YJiangcm / FollowBench

Code for "FollowBench: A Multi-level Fine-grained Constraints Following Benchmark for Large Language Models (ACL 2024)"
https://arxiv.org/abs/2310.20410
Apache License 2.0
82 stars 11 forks source link

some questions #3

Closed AccidM closed 4 months ago

AccidM commented 4 months ago

Thank you for proposing this interesting benchmark.

After finishing the Model Inference and LLM-based Evaluation, we tried to obtain the results as shown in Merge Evaluation and Save Results. However, a lot of problems occurred:

  1. There are A LOT OF ERROR:gpt4_based_evaluation or You must manually fix the evaluation. Is it because of the lack of robustness of your prompt? And how to solve them? Do we really have to do the judgement mannully as there are dozens of errors?
  2. What does Content: error mean and how to solve them? It seems different from the above problems.
  3. Why the Satisfaction Rate values can be minors?
YJiangcm commented 4 months ago

Thanks for your interest in our work!

For your first and second questions, the errors you are encountering are due to parsing failures in the function def paring_discriminative_generation(generation, level) in code/gpt4_based_evaluation.py. This function is to parse the evaluator's response and output the satisfaction rate values. Initially, our experiments used the "gpt-4-0613" version for evaluation. The function may have issues processing different formatting in other versions of GPT-4, leading to these errors. We have since modified the function to enhance its robustness and handle various formats more effectively.
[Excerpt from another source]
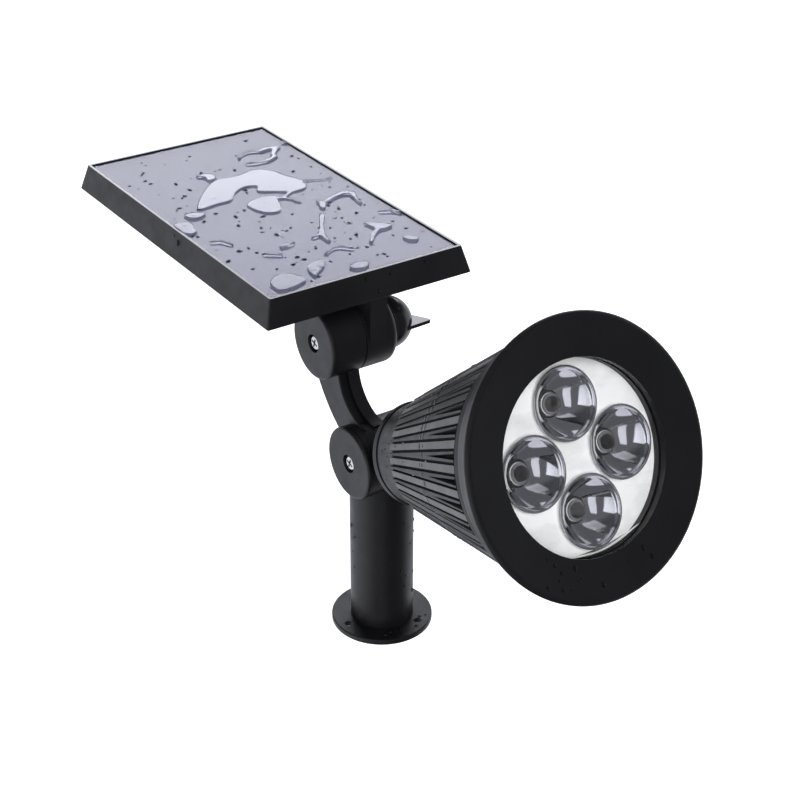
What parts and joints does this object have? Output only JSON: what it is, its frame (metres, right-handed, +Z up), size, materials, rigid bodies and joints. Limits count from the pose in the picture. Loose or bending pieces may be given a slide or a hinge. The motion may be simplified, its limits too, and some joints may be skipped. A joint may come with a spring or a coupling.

Please try using the updated code, which should resolve these parsing errors.

For your third question, the satisfaction rate values can appear as negative because the function def paring_discriminative_generation(generation, level) is designed to return -1 in case of an exception. This means that if there is an error in parsing the evaluator's response, the function defaults to a satisfaction rate of -1 to indicate the issue.